Notably, the court found that the treatment suffered by Mr. Masri in 2003 “at the hands of the special CIA rendition team,” at an airport in Skopje, the capital of the former Yugoslav republic of Macedonia, “amounted to torture.”

Although the case was filed against the Macedonian government and the court does not have jurisdiction over the United States, the ruling is a powerful condemnation of improper CIA tactics and of the abject failure of any American court to provide redress for Mr. Masri or the other victims of Washington’s discredited policy of secret detention and extraordinary rendition.

The 17 judges in the European court’s grand chamber, several of whom grew up under Communism, have done what the United States Supreme Court has declined to do: condemn an egregious abuse of an innocent man by out-of-control security services.

Mr. Masri was seized by local security officers in Macedonia on Dec. 31, 2003, while crossing the border from Serbia by bus. At the American government’s request, he was held incommunicado for 23 days, then turned over to the CIA at Skopje airport, where, according to the court ruling, he was “severely beaten, sodomized, shackled and hooded,” and flown to Kabul, Afghanistan.

He was kept for four months in a putrid, unheated cell in a secret American-run prison known as the Salt Pit. He was never charged with a crime or given access to his family, a lawyer or German consular officers.

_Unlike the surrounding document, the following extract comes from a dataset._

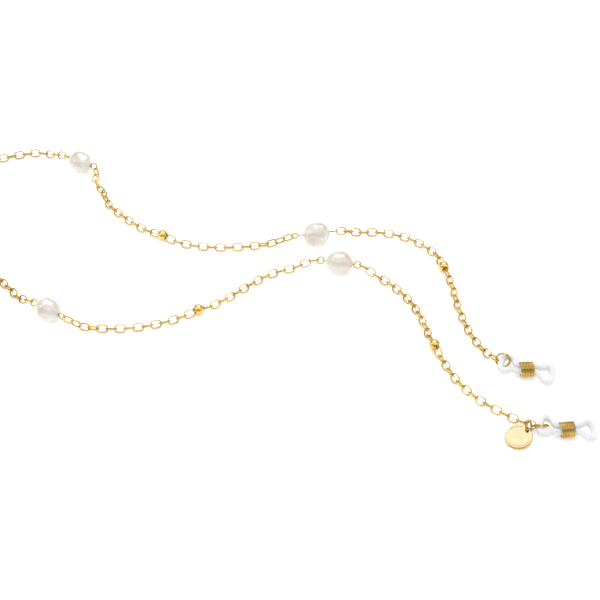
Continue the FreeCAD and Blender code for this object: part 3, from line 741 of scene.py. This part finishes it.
def soft_room():
    """A white round ceiling light, a dark ring round it and mid grey walls."""
    world = bpy.data.worlds.new("soft_room")
    world.use_nodes = True
    nodes, links = world.node_tree.nodes, world.node_tree.links
    background = nodes["Background"]
    where = nodes.new("ShaderNodeTexCoord")
    towards = nodes.new("ShaderNodeVectorMath")
    towards.operation = "DOT_PRODUCT"
    towards.inputs[1].default_value = CEILING
    links.new(where.outputs["Generated"], towards.inputs[0])
    bands = nodes.new("ShaderNodeValToRGB")
    ramp = bands.color_ramp
    while len(ramp.elements) < len(ROOM_LEVELS):
        ramp.elements.new(0.5)
    for element, (place, level) in zip(ramp.elements, ROOM_LEVELS):
        element.position = place
        element.color = (level, level, level, 1)
    links.new(towards.outputs["Value"], bands.inputs["Fac"])
    links.new(bands.outputs["Color"], background.inputs["Color"])
    background.inputs["Strength"].default_value = 1.15
    return world


class GLASSES_OT_stage(bpy.types.Operator):
    """Lay the pale sheet, hang the soft lights and set the camera"""

    bl_idname = "glasses.stage"
    bl_label = "Stage"

    def execute(self, context):
        scene = context.scene
        shape = bmesh.new()
        bmesh.ops.create_grid(shape, x_segments=2, y_segments=2, size=SHEET_HALF)
        mesh = bpy.data.meshes.new("sheet")
        shape.to_mesh(mesh)
        shape.free()
        mesh.materials.append(paper_finish("pale_sheet"))
        sheet = bpy.data.objects.new("sheet", mesh)
        scene.collection.objects.link(sheet)

        scene.world = soft_room()
        for name, place, size, power in (
            ("overhead_light", (0.0, 0.45, 0.75), 0.7, 2.4),
            ("left_light", (-0.75, -0.1, 0.45), 0.4, 0.8),
            ("right_light", (0.8, -0.2, 0.45), 0.4, 0.6),
        ):
            lamp = bpy.data.lights.new(name, "AREA")
            lamp.shape = "SQUARE"
            lamp.size = size
            lamp.energy = power
            holder = bpy.data.objects.new(name, lamp)
            holder.location = LOOK_AT + Vector(place)
            holder.rotation_euler = (LOOK_AT - holder.location).to_track_quat("-Z", "Y").to_euler()
            scene.collection.objects.link(holder)

        lens = bpy.data.cameras.new("camera")
        lens.lens = 96.0
        lens.sensor_width = 36.0
        lens.clip_start = 0.01
        camera = bpy.data.objects.new("camera", lens)
        camera.location = LOOK_AT + Vector((0, -CAMERA_STEP, CAMERA_STEP))
        camera.rotation_euler = (math.radians(CAMERA_DEGREES), 0, 0)
        scene.collection.objects.link(camera)
        scene.camera = camera
        scene.view_settings.view_transform = "Standard"
        return {"FINISHED"}


# ------------------------------------------------------------------ panel and running


class GLASSES_PT_panel(bpy.types.Panel):
    bl_idname = "GLASSES_PT_panel"
    bl_label = "Glasses chain"
    bl_space_type = "VIEW_3D"
    bl_region_type = "UI"
    bl_category = "Glasses chain"

    def draw(self, context):
        for settings in (context.scene.chain_sizes, context.scene.chain_colours):
            box = self.layout.box()
            for name in settings.__annotations__:
                box.prop(settings, name)
        for operator in OPERATORS:
            self.layout.operator(operator.bl_idname)


OPERATORS = (
    GLASSES_OT_stage, GLASSES_OT_links, GLASSES_OT_pearls, GLASSES_OT_beads, GLASSES_OT_loops,
    GLASSES_OT_coils, GLASSES_OT_fittings,
)
CLASSES = (ChainSizes, ChainColours) + OPERATORS + (GLASSES_PT_panel,)


def register():
    for item in CLASSES:
        bpy.utils.register_class(item)
    bpy.types.Scene.chain_sizes = bpy.props.PointerProperty(type=ChainSizes)
    bpy.types.Scene.chain_colours = bpy.props.PointerProperty(type=ChainColours)


def unregister():
    del bpy.types.Scene.chain_colours
    del bpy.types.Scene.chain_sizes
    for item in reversed(CLASSES):
        bpy.utils.unregister_class(item)


def main():
    global SIZES, COLOURS
    register()
    SIZES = bpy.context.scene.chain_sizes
    COLOURS = bpy.context.scene.chain_colours
    bpy.ops.glasses.stage()
    bpy.ops.glasses.links()
    bpy.ops.glasses.pearls()
    bpy.ops.glasses.beads()
    bpy.ops.glasses.loops()
    bpy.ops.glasses.coils()
    bpy.ops.glasses.fittings()


if __name__ == "__main__":
    main()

In fact, as the German chancellor, Angela Merkel, declared in December 2005 after meeting with Condoleezza Rice, then the secretary of state, the CIA blundered in seeking Mr. Masri’s capture. As became clear shortly after his forced disappearance commenced, Mr. Masri was the wrong guy; he was detained because his name resembled that of an Al Qaeda suspect.

But Mr. Masri was kept in prison long after Washington realized its error. It was only on May 28, 2004, that Mr. Masri was reverse-rendered by the CIA to another American ally, Albania. There, he was told not to tell anyone what had happened to him, then placed on a commercial flight back to Germany.

Although inquiries by the Council of Europe and the German Parliament pointed to the United States’ responsibility, the American government has never publicly admitted what happened. To the contrary, American officials sought to block German and Spanish criminal inquiries and obtained dismissal of Mr. Masri’s attempts to engage United States courts on the grounds that “state secrets” precluded consideration of his claims.

Now that the European Court of Human Rights has ruled, the key governments implicated in the affair must make good.

Macedonia should commit to the establishment of a commission of inquiry capable of leading to the identification and punishment of the Macedonian officials who participated in his extraordinary rendition.

Germany should disclose its own role, and its ministry of justice should transmit to the United States authorities arrest warrants issued in January 2007, but never sent, for 13 CIA operatives accused of involvement in the case.

The Obama administration should seize the opportunity to reinvigorate a national security policy long plagued by the absence of legal accountability. President Obama should immediately and publicly acknowledge the wrong that was done to Mr. Masri, apologize on behalf of the American people and offer reasonable compensation to Mr. Masri.

And beyond this case, the administration should abandon the policy of excessive secrecy that has diminished the moral authority of, and public support for, its counterterrorism program.

It should formally repudiate the CIA practice of transferring detainees without meaningful legal process; establish an independent, impartial commission of distinguished persons to examine and disclose the full record of human rights abuses associated with these operations; and launch genuine criminal investigations where warranted.

The total number of persons subjected to covert detention or extraordinary rendition since 9/11, some of whom have ended up in the American-run prison at Guantánamo Bay, Cuba, remains unknown. It is in the interest of the United States to uncover the truth about this sordid chapter in our history and to hold those responsible to account.

Other governments have begun to do just that. Italy has criminally convicted some of its own officials, as well as a number of CIA officers in absentia, for their involvement in a notorious extraordinary rendition operation. Canada has apologized to Maher Arar, who, with the help of the United States, was sent to Syria in a case of extraordinary rendition in 2002, and then tortured. Australia, Britain and Sweden have all provided compensation to extraordinary rendition victims.

It is time for the United States to join them.

In January 2009, on the eve of taking office, Barack Obama said of alleged wrongdoing: “We need to look forward as opposed to looking backwards.” Over the past four years, adherence to this policy has left a blight on the reputation of the United States. So long as Washington refuses to examine its own conduct, it will fall to courts in other countries to uphold the rule of law. And, as today’s decision makes clear, they will.

James A. Goldston is the executive director of the Open Society Justice Initiative who represented Khaled el-Masri before the European Court of Human Rights.